Nov 26th, 2017 | By | Category: Articles

Ritual has never been a major piece of my daily practice. A lot of that comes from being intimidated by the knowledge that others had, during my early years as a Pagan. People called the quarters with no script in hand. Their words flowed naturally. The chants and songs done during the ritual were well known – seemingly – by all but myself. My “guide” to what ritual was about was being handed a printed copy of the script. No explanation of the reasons behind this motion or that saying. No discussion of what each role was or the meaning that it had within the scope of the ritual. Were I to describe my feelings before, during and after a ritual it would be “confusion”, “chaos”, “non-comprehension”.
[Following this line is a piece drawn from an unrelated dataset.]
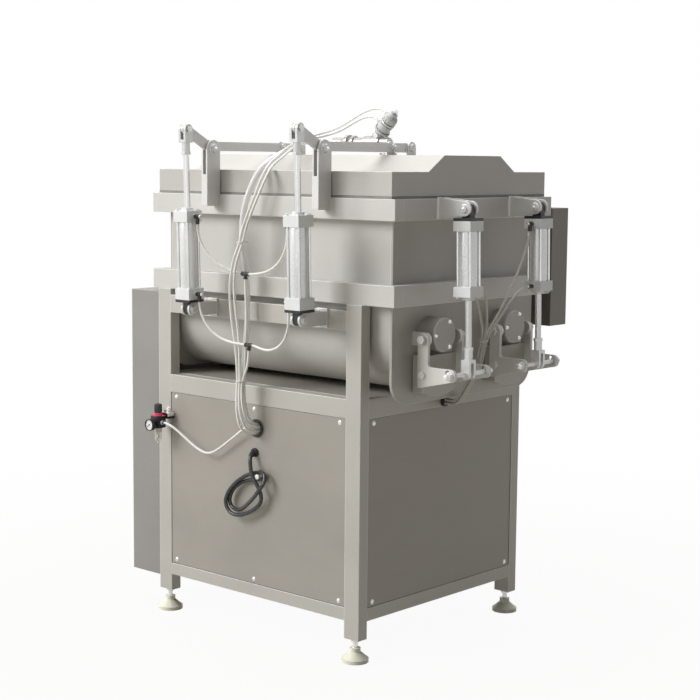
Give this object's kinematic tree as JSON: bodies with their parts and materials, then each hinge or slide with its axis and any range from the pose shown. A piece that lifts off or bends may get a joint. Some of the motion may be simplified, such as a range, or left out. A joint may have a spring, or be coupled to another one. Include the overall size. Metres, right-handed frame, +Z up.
{
  "type": "vacuum meat mixer",
  "caption": "Floor-standing stainless vacuum mixer: paddle shafts in a round-bottomed trough, a lid lifted by air cylinders through bent levers, and air-driven discharge doors on the end plate",
  "frame": {"origin": "on the floor, below the middle of the machine's outline without its hoses and cable", "axes": "+X along the mixing shafts towards the discharge doors, +Y from the lid's lift cylinders towards the control box, +Z up"},
  "size_m": [1.3298, 1.0846, 1.7348],
  "materials": {
    "stainless": "fine satin stainless sheet and tube",
    "polished_steel": "polished stainless steel",
    "screw_steel": "bright stainless screws and stems",
    "aluminium": "light anodised aluminium",
    "chrome_rod": "hard chrome piston rod",
    "zinc": "bright zinc plate",
    "black_fittings": "black plastic and painted fittings",
    "red_plastic": "red plastic lock ring",
    "white_plastic": "white plastic",
    "clear_plastic": "clear plastic bowl",
    "seal_rubber": "pale food-grade rubber",
    "grommet_rubber": "black rubber",
    "cable_rubber": "black cable sheath",
    "clear_hose": "clear flexible hose",
    "tube_plastic": "white translucent air tube",
    "foot_plastic": "ivory plastic foot"
  },
  "bodies": {
    "base": {"frame_tubes": "stainless", "base_panels": "stainless", "frame_screws": "screw_steel", "foot_pads": "foot_plastic", "foot_stems": "screw_steel", "trough_shell": "stainless", "trough_ends": "stainless", "trough_rings": "stainless", "bearing_housings": "stainless", "lift_brackets": "stainless", "door_supports": "stainless", "drive_cabinet": "stainless", "control_box": "stainless", "regulator_body": "black_fittings", "regulator_ring": "red_plastic", "pressure_gauge": "black_fittings", "filter_bowl": "clear_plastic", "grommets": "grommet_rubber", "tube_fittings": "black_fittings", "power_cable": "cable_rubber", "power_coil": "cable_rubber", "vacuum_hose": "clear_hose", "valve_tube_a": "tube_plastic", "valve_tube_b": "tube_plastic", "trunk_tube_a": "tube_plastic", "trunk_tube_b": "tube_plastic", "regulator_tube": "tube_plastic", "lid_tube_a": "tube_plastic", "lid_tube_b": "tube_plastic", "lid_tube_c": "tube_plastic", "lid_tube_d": "tube_plastic", "discharge_tubes_near": "tube_plastic", "discharge_tubes_far": "tube_plastic"},
    "lid": {"lid_shell": "stainless", "lid_gasket": "seal_rubber", "lid_levers": "stainless", "vacuum_pipe": "polished_steel", "valve_actuator": "white_plastic"},
    "valve_pin": {"valve_indicator": "clear_plastic"},
    "lift_barrels": {"lid_cylinder_barrels": "aluminium", "lid_cylinder_mounts": "black_fittings"},
    "lift_rods": {"lid_cylinder_rods": "chrome_rod", "lid_cylinder_clevises": "zinc"},
    "near_door": {"door_near_leaf": "stainless", "door_near_seal": "seal_rubber", "door_near_arms": "stainless"},
    "far_door": {"door_far_leaf": "stainless", "door_far_seal": "seal_rubber", "door_far_arms": "stainless"},
    "near_barrel": {"door_cylinder_near_barrel": "aluminium", "door_cylinder_near_mount": "black_fittings"},
    "far_barrel": {"door_cylinder_far_barrel": "aluminium", "door_cylinder_far_mount": "black_fittings"},
    "near_rod": {"door_cylinder_near_rod": "chrome_rod", "door_cylinder_near_clevis": "zinc"},
    "far_rod": {"door_cylinder_far_rod": "chrome_rod", "door_cylinder_far_clevis": "zinc"},
    "near_shaft": {"mixing_shaft_near": "polished_steel"},
    "far_shaft": {"mixing_shaft_far": "polished_steel"},
    "pressure_knob": {"regulator_knob": "black_fittings"}
  },
  "joints": [
    {"name": "lid_lift", "type": "hinge", "parent": "base", "child": "lid", "pos_m": [-0.01942, -0.40621, 1.593], "axis": [1, 0, 0], "range_deg": [0, 60], "deforming": ["vacuum_hose", "valve_tube_a", "valve_tube_b"]},
    {"name": "lift_barrel_tilt", "type": "hinge", "parent": "base", "child": "lift_barrels", "pos_m": [-0.01942, -0.50071, 1.075], "axis": [1, 0, 0], "range_deg": [-0.02, 0.1385], "deforming": ["lid_tube_a", "lid_tube_b", "lid_tube_c", "lid_tube_d"]},
    {"name": "lift_rod_slide", "type": "slide", "parent": "lift_barrels", "child": "lift_rods", "axis": [0, -0.0285, 0.9996], "range_m": [-0.12765, 0.0005]},
    {"name": "valve_pin_slide", "type": "slide", "parent": "lid", "child": "valve_pin", "axis": [0.7071, 0, 0.7071], "range_m": [0, 0.012]},
    {"name": "near_shaft_turn", "type": "hinge", "parent": "base", "child": "near_shaft", "pos_m": [-0.01942, -0.16321, 1.027], "axis": [1, 0, 0], "continuous": true},
    {"name": "far_shaft_turn", "type": "hinge", "parent": "base", "child": "far_shaft", "pos_m": [-0.01942, 0.20279, 1.027], "axis": [1, 0, 0], "continuous": true},
    {"name": "pressure_knob_turn", "type": "hinge", "parent": "base", "child": "pressure_knob", "pos_m": [-0.47792, -0.43871, 0.7], "axis": [0, 0, 1], "range_deg": [0, 300]},
    {"name": "near_door_swing", "type": "hinge", "parent": "base", "child": "near_door", "pos_m": [0.53058, -0.16321, 1.018], "axis": [0, -1, 0], "range_deg": [0, 55]},
    {"name": "near_barrel_tilt", "type": "hinge", "parent": "base", "child": "near_barrel", "pos_m": [0.62658, -0.16321, 1.417], "axis": [0, -1, 0], "range_deg": [-0.1, 6.58], "deforming": ["discharge_tubes_near"]},
    {"name": "near_rod_slide", "type": "slide", "parent": "near_barrel", "child": "near_rod", "axis": [0.0219, 0, -0.9998], "range_m": [-0.12827, 0.0005]},
    {"name": "far_door_swing", "type": "hinge", "parent": "base", "child": "far_door", "pos_m": [0.53058, 0.20279, 1.018], "axis": [0, -1, 0], "range_deg": [0, 55]},
    {"name": "far_barrel_tilt", "type": "hinge", "parent": "base", "child": "far_barrel", "pos_m": [0.62658, 0.20279, 1.417], "axis": [0, -1, 0], "range_deg": [-0.1, 6.58], "deforming": ["discharge_tubes_far"]},
    {"name": "far_rod_slide", "type": "slide", "parent": "far_barrel", "child": "far_rod", "axis": [0.0219, 0, -0.9998], "range_m": [-0.12827, 0.0005]}
  ],
  "couplings": [
    {"joint": "lift_barrel_tilt", "follows": "lid_lift", "ratio": 0.0019744},
    {"joint": "lift_rod_slide", "follows": "lid_lift", "m_per_rad": -0.12094},
    {"joint": "far_shaft_turn", "follows": "near_shaft_turn", "ratio": -1},
    {"joint": "near_barrel_tilt", "follows": "near_door_swing", "ratio": 0.11777},
    {"joint": "near_rod_slide", "follows": "near_door_swing", "m_per_rad": -0.13259},
    {"joint": "far_barrel_tilt", "follows": "far_door_swing", "ratio": 0.11777},
    {"joint": "far_rod_slide", "follows": "far_door_swing", "m_per_rad": -0.13259}
  ]
}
Over time, repetition, and the kindness of a few others who understood those unspoken feelings – I learned a bit more about ritual, its components, and meanings. I only wish I had Rachel Patterson’s book “The Art of Ritual” back in 1986. I may still have been lost over the patterns and some of the meaning behind what a particular ritual may have meant, but I would have understood and comprehended the basics far better. I have reviewed Rachel’s amazing book before on my own blog. In rereading her book a few nights ago, I came across a fundamental question – not what does ritual mean, but what does ritual mean TO ME.
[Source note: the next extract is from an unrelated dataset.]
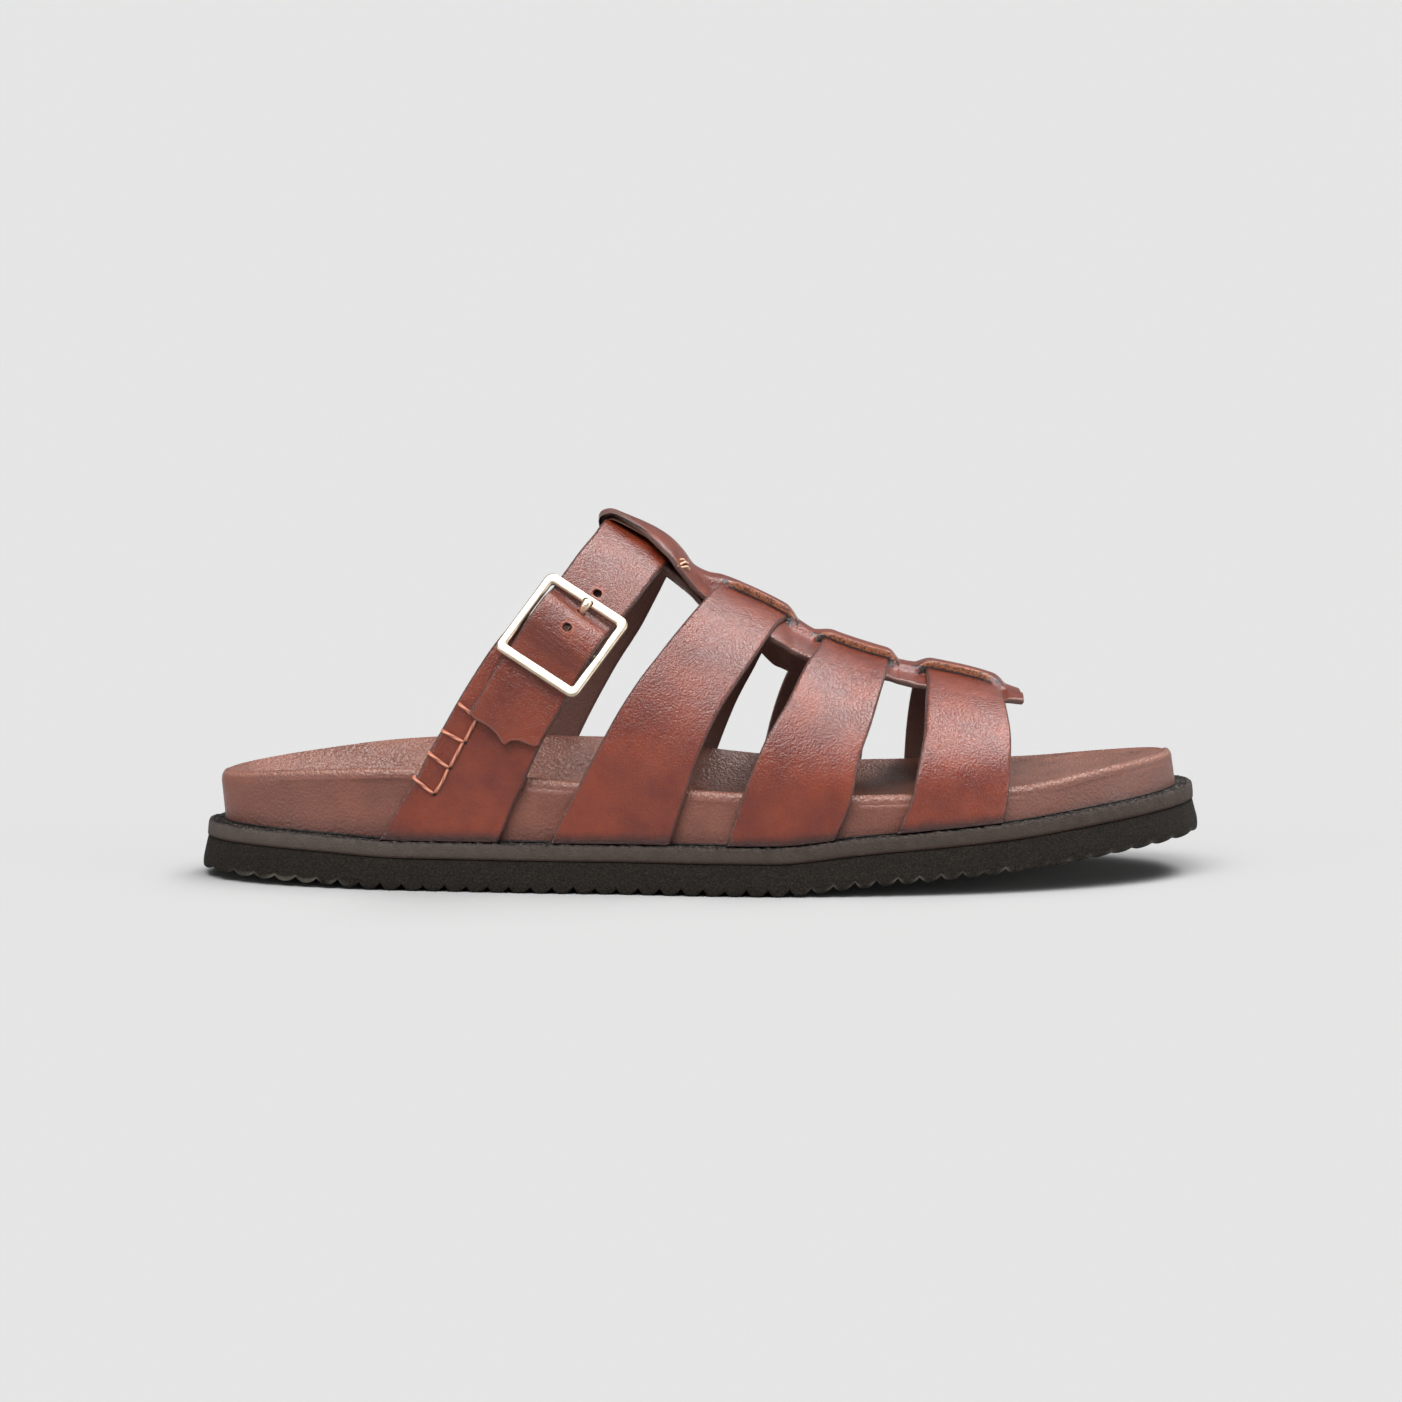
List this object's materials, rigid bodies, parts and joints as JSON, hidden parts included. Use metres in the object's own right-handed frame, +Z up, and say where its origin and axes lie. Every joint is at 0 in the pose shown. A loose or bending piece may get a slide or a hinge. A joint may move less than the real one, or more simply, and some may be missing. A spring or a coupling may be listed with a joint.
{
  "type": "fisherman sandal",
  "caption": "Backless leather fisherman slide for the right foot: cross straps woven through a centre spine, side buckle, dished footbed and ripple sole.",
  "frame": {"origin": "on the floor, below the centre of the outsole's length and width", "axes": "+X from heel to toe, +Y to the inner side of the foot, +Z up"},
  "size_m": [0.2894, 0.1034, 0.1059],
  "materials": {
    "outsole_rubber": "dark brown crumb rubber, matt",
    "midsole_band": "grey-brown firm foam board, matt, with a raw dark top edge",
    "footbed_leather": "dusty brown wrapped leather, satin",
    "strap_leather": "chestnut smooth leather with dark painted edges",
    "buckle_metal": "pale gold plated, satin"
  },
  "bodies": {
    "root": {"outsole": "outsole_rubber", "midsole": "midsole_band", "footbed": "footbed_leather", "upper": "strap_leather", "buckle_billet": "strap_leather", "buckle_frame": "buckle_metal", "buckle_prong": "buckle_metal"}
  },
  "joints": []
}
On page sixty-six of her book, Rachel notes:

Rituals can be held for any reason. The more traditional ones are to celebrate the turning of the wheel and the sabbath, that includes rites of passage, to recognize the seasons, for spell work any kind, to meditate, to work with particular deities or, as we have done before with our coven, to work with the elements or a particular intent (such as prosperity). [1]

I have attended and participated in many of these types of rituals within a group. Each year in early Spring, I attended the OBOD Gulf Coast Gathering in Louisiana to celebrate Alban Eilir. At my first East Coast Gathering, I did my Bardic Grade initiation, and since then have participated in the initiations of other individuals entering the Bardic Grade. Earlier this year, I was initiated into the Ovate Grade training. All are rites of passage. I have attended ADF rituals in south-central Texas, and a handful of rituals at the Pantheacon and Many Gods West conferences. Each ritual was different in its feeling, pattern, and overall meaning/intent, but each were a celebration of all of us that attended, our individual Paths, a remembrance of our Ancestors and for those of us that added such intent to our moment within each ritual, our dedication to the Gods and Goddesses.

Now, that measures out the public and group part of rituals or me – a solo Pagan. My individual rituals, held within my daily practice and in my observance of the Wheel of the Year, are quite different. Most of my rituals are off-the-cuff, and literally spur-of-the-moment parts of my practice. One particular daily ritual that I talk about quite a bit is actually one of the simplest ones that I have. Each morning, I greet the rising sun as the start of my day. Most of the time, I do this outdoors, standing in my backyard. Surely, my neighbors may think I am barking mad when I stand in the yard, looking to the east, and raise my coffee cup in salute to the first strains of sunlight peeking over the treetops. I do this on sunny days or cloudy. If it is raining, I do this from my back porch. If its cold (below 32F is cold to me) I stand at the window of my office (the only east-facing window I have in the entire house) and do the same. If I happen to get up after the sunrise, I still find a way to greet the sun.

It is a simple ritual. However, it is the start of my day. For me, its a thank you for the start of yet another day in my life. At fifty-two, I am thankful for every day that I have on this side of the veil. When I start a day without doing this process, I feel at sorts with who I am. Almost as if I am out of balance, and for a Libra – born nearly at the mid-point of the sign – balance means everything to me. Without it, my day never seems to be ‘right”. Now, all of that might be in my head – a psychological concept…but as Dumbledore once told Harry “…just because its all in your head doesn’t make it any less real.”

So for me, this one daily ritual has a lot of meaning and context for me. Celebrating points within the Wheel of the Year serves as a reminder for folks as well. In agricultural aspects, there were points to celebrate – the planting of the field, the harvesting of the field, the plowing of the field to ready it for the next year. And each of these points in the Wheel of the Year can serve as other types of “weigh stations” in our lives. I tend to use Samhain as a form of “New Year’s” where I look back on what I managed to accomplish over the year, and what I didn’t. And then evaluate what I would like to do in the coming year, as well as a rudimentary plan on how to accomplish those goals. That has become a yearly ritual for me, as reliable in its scope as eating Lentils and cabbage seems to be on New Year’s Day in parts of the world.

Perhaps, we do our rituals because it is a comfort to us. We do the same things because we feel comfort in knowing things can be the same. Or, we do a ritual to appease the Gods. Or to appease ourselves. I find a ritual to be more than a comfort to me. It is a manner in which to show my proper respect to the Gods, the Spirits of Place, the Ancestors, and to my fellow Pagans. We celebrate in a group because we believe. We believe in what these rituals represent – a connection to the world around us. A celebration of that connection. A growing of that connection to a stronger tie…with our environment, with our fellow Pagans, and with ourselves. And while the ritual is important, it is only one part of many that make us who we are.    –T /|\

[1] Patterson, Rachel. The Art of Ritual. Moon Books, 2016.